Un crâne de mouton
L’écrivain
est un être simple et naïf qui arrive les mains nues avec l’espoir fou
de laisser aux hommes le témoignage universel
de sa souffrance, lesquels seraient dès lors en mesure de dépasser
les leurs – espoir vain puisqu’il est aussi incapable de les comprendre
qu’ils sont de le comprendre, appartenant qu’ils sont à
des mondes étrangers ; tout au plus saura-t-il leur rendre plus vive
la conscience de leur misère, et attirer sur lui leur rancœur.

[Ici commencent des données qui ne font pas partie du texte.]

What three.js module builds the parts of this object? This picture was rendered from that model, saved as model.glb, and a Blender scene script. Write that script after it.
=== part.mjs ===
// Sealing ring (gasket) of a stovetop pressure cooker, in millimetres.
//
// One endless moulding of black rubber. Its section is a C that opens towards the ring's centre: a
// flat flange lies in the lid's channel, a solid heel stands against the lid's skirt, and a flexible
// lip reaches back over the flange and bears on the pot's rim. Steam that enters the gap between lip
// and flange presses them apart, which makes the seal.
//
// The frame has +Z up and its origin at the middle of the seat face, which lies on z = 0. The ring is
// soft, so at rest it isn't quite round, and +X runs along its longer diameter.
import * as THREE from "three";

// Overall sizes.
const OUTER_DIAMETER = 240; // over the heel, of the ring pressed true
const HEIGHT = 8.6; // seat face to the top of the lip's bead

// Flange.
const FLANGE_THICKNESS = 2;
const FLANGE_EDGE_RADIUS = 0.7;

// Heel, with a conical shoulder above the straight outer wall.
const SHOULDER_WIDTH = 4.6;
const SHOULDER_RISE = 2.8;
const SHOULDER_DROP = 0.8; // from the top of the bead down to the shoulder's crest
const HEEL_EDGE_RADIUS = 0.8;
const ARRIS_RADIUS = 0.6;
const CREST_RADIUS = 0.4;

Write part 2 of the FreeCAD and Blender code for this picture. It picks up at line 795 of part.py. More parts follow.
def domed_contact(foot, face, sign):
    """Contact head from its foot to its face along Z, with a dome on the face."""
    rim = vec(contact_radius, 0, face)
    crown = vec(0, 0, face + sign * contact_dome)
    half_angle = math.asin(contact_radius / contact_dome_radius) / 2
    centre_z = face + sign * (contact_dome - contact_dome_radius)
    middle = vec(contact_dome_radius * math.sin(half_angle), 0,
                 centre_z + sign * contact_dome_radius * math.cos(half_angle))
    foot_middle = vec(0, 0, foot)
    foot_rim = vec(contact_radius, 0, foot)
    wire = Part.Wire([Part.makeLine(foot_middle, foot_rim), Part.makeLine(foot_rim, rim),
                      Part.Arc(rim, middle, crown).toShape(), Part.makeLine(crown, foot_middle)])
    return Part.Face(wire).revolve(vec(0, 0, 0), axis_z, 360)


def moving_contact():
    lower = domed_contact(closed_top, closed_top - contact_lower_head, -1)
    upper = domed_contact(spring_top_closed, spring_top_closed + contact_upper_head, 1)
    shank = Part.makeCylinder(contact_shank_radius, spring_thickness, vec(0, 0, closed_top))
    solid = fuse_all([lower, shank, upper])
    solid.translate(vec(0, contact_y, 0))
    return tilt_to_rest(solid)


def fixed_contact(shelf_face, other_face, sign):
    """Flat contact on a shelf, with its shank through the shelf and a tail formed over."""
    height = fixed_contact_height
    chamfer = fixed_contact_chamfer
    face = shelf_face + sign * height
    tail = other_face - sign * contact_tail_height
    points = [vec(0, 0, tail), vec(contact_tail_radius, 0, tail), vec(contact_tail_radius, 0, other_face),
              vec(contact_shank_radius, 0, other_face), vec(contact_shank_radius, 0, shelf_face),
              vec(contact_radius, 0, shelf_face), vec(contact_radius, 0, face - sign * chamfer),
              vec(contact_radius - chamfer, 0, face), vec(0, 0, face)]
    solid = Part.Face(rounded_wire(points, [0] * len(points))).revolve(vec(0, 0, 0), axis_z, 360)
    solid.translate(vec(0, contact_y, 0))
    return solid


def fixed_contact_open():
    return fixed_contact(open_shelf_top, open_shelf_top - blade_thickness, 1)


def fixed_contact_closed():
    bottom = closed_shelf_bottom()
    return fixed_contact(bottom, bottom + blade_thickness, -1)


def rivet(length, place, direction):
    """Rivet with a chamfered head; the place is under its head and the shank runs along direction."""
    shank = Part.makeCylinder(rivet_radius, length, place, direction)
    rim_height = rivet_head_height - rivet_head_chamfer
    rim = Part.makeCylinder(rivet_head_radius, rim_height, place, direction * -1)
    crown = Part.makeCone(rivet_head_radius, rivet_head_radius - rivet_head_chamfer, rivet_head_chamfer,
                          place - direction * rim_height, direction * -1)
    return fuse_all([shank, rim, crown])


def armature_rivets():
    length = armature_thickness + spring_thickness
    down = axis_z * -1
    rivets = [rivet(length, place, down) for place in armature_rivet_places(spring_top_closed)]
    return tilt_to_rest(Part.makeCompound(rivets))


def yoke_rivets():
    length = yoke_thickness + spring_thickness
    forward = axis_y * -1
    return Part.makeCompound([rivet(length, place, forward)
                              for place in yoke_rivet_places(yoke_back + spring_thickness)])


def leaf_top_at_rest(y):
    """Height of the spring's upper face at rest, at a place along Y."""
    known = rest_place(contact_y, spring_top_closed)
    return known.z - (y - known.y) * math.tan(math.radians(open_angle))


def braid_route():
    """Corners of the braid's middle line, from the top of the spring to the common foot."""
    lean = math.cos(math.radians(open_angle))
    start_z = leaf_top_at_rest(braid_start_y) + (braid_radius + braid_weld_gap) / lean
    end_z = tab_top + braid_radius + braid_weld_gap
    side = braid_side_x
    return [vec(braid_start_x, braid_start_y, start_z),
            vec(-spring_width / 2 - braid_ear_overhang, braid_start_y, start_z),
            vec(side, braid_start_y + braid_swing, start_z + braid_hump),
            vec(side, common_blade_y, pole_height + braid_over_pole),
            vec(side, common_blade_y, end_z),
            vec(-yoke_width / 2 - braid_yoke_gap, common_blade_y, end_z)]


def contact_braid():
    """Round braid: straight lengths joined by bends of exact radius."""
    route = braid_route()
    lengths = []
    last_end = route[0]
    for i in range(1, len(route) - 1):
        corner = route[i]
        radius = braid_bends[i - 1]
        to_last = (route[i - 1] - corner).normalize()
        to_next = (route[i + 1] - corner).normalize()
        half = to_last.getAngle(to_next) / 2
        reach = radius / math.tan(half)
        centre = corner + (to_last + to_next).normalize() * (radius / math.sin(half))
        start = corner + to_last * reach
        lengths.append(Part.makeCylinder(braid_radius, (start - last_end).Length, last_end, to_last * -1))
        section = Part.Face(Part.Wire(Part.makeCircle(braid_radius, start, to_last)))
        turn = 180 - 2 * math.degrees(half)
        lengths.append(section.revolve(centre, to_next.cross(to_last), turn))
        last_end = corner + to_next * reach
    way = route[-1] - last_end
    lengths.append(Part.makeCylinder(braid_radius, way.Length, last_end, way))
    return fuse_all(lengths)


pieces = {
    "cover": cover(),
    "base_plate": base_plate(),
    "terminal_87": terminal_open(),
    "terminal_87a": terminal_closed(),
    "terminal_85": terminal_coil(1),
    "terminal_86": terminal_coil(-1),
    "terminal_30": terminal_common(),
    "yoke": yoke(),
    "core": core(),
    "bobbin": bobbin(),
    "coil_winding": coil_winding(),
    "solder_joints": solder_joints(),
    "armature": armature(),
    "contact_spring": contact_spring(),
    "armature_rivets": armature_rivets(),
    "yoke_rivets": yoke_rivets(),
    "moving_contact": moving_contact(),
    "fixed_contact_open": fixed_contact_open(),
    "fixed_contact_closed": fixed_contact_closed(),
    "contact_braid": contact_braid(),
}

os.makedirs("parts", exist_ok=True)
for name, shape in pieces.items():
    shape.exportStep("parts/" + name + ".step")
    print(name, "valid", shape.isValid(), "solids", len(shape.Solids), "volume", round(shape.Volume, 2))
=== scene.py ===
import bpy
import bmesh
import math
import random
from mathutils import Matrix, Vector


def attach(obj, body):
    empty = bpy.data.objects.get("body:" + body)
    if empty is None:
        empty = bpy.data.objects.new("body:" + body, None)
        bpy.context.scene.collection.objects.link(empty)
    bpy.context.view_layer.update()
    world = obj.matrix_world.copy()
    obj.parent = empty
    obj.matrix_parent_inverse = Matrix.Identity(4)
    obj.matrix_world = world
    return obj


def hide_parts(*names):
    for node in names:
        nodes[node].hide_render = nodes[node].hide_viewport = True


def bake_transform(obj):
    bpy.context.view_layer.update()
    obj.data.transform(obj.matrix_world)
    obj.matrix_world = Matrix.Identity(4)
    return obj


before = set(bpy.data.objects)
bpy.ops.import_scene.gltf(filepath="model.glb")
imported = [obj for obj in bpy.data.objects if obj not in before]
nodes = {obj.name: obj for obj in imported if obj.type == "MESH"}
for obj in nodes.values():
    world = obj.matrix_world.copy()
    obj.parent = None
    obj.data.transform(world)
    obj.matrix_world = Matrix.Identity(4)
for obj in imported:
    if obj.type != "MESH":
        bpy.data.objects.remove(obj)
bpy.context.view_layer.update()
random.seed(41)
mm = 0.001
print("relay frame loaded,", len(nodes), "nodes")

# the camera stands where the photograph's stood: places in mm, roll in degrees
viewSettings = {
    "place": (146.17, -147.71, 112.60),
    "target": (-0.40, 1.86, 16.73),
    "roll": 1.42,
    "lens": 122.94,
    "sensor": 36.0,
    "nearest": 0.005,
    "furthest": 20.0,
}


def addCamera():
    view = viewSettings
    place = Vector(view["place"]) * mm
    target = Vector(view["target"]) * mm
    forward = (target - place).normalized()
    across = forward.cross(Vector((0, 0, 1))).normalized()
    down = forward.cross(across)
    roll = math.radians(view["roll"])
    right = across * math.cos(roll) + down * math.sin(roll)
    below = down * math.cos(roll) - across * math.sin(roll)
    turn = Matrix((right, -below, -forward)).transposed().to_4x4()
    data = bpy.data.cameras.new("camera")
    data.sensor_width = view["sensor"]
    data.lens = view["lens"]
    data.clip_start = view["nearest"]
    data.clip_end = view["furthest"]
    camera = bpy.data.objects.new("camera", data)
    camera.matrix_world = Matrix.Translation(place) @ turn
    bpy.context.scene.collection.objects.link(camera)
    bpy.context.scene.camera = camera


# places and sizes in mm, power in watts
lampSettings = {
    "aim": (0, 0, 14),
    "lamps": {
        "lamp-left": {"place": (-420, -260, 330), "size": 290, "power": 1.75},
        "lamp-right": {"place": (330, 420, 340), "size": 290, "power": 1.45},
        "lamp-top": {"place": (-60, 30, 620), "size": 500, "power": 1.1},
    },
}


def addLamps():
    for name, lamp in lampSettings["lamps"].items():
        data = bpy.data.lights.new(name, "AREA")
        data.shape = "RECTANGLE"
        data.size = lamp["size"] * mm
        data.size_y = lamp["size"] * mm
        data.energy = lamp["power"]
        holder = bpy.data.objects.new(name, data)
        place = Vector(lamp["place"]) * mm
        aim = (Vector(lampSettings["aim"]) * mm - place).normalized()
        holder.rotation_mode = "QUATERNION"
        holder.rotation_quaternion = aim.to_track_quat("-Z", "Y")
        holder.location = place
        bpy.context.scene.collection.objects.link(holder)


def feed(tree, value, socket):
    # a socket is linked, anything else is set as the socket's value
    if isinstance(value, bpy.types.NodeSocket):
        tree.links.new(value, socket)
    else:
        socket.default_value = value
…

Ce serait somme toute une façon – bien pauvre – de résumer les Saisons
de Maurice Pons. Bien pauvre car à la lecture,
ce livre merveilleux, étonnant à chaque page, est bien autre chose
encore que cette expression de l’impossible écriture. Dans un paysage
montagneux et rural s’en vient sous une pluie sans fin un
voyageur solitaire et disgracié, au physique ovin, qui débarquant
dans le village perdu d’une vallée encaissée s’y installe, et croit
pouvoir y réaliser son rêve fou : devenir écrivain. Dès
son arrivée, il se heurte à l’hostilité et à l’incompréhension des
villageois, et ce heurt prend d’abord la forme prémonitoire d’un crâne
de mouton qu’on lui lance d’un grenier, et contre lequel
Siméon blesse son orteil dans un geste de rage impuissante. C’est le
début d’une longue dégradation physique au royaume de Sa Majesté
Pourriture, ce pays aux saisons interminables, où la pluie
pendant des mois tombe nuit et jour, avant d’enfin céder la place au
« gel bleu » qui fait tomber les choucas et durcir les globes
oculaires, tandis que les habitants se chauffent en
s’attachant au ventre quelque bestiole à sang chaud.
Le
contraste entre l’idéalisme naïf et innocent de Siméon, sa
vulnérabilité, et le caractère immonde de son nouvel entourage –
la mesquinerie de la veuve Ham, l’impudeur de Clara Dogde, la
gouaille trop mûre de la petite Louana, la méchanceté gratuite du
douanier Esclados, la science sauvage et souriante du Croll, tout
cela parmi les montagnes de fumier –, donne lieu à la lecture
intermittente, trop rare peut-être, du journal ineffable de Siméon qui,
tout confit de bonté vaine, donne de la vie du village une
description délicieusement décalée. A chaque page le lecteur
s’émerveille de l’imaginaire de l’auteur, qui enrichit la description du
village et l’histoire de Siméon d’événements inouïs, souvent
proches de l’insoutenable, heureusement contrebalancés par une sorte
d’humour consécutif à l’étrangeté.
Quand
je pense que je n’avais jamais entendu parler de ce livre (paru en
1965), ni de cet auteur, j’ai tendance à me dire que
cette histoire d’un homme qui se veut écrivain sans vraiment pouvoir
écrire, l’histoire de cet homme qui n’a aucune chance de se faire
entendre un jour, c’est bien une histoire, sinon l’histoire,
de la littérature.
Mars 2008.
Un extrait ici.
Avant
l’ouverture de ces Hublots, un autre moi-même s’est vaguement essayé à
la critique littéraire, sous le couvert d’un
pseudonyme – bien conscient de n’être pas au mieux dans ce genre
d’exercice. Certains articles néanmoins méritent peut-être quand même
d’être lus, au moins pour faire connaître les textes
concernés, pendant que je retourne à mes copies.
Commentaires
Un incontournable, ce livre, ce qui devrait t'encourager à lire tout Pons, car tout y est bon.
Commentaire n°1
posté par
Pascale
le 20/03/2012 à 19h09
Mais j'y compte bien !
Réponse de
PhA
le 20/03/2012 à 21h00
Je lis Les Saisons. Je suis effectivement émerveillée par
l'imaginaire de l'auteur, sidérée par les personnages, émue par Siméon,
songeuse devant toutes les questions posées. Ce livre me fait un
peu l'effet d'un coup de poing. Je ne connaissais pas Maurice Pons.
Commentaire n°2
posté par
Anonyme
le 26/03/2012 à 18h27
C'est un livre vraiment très fort, très singulier, et bien trop peu connu en effet - malgré les années.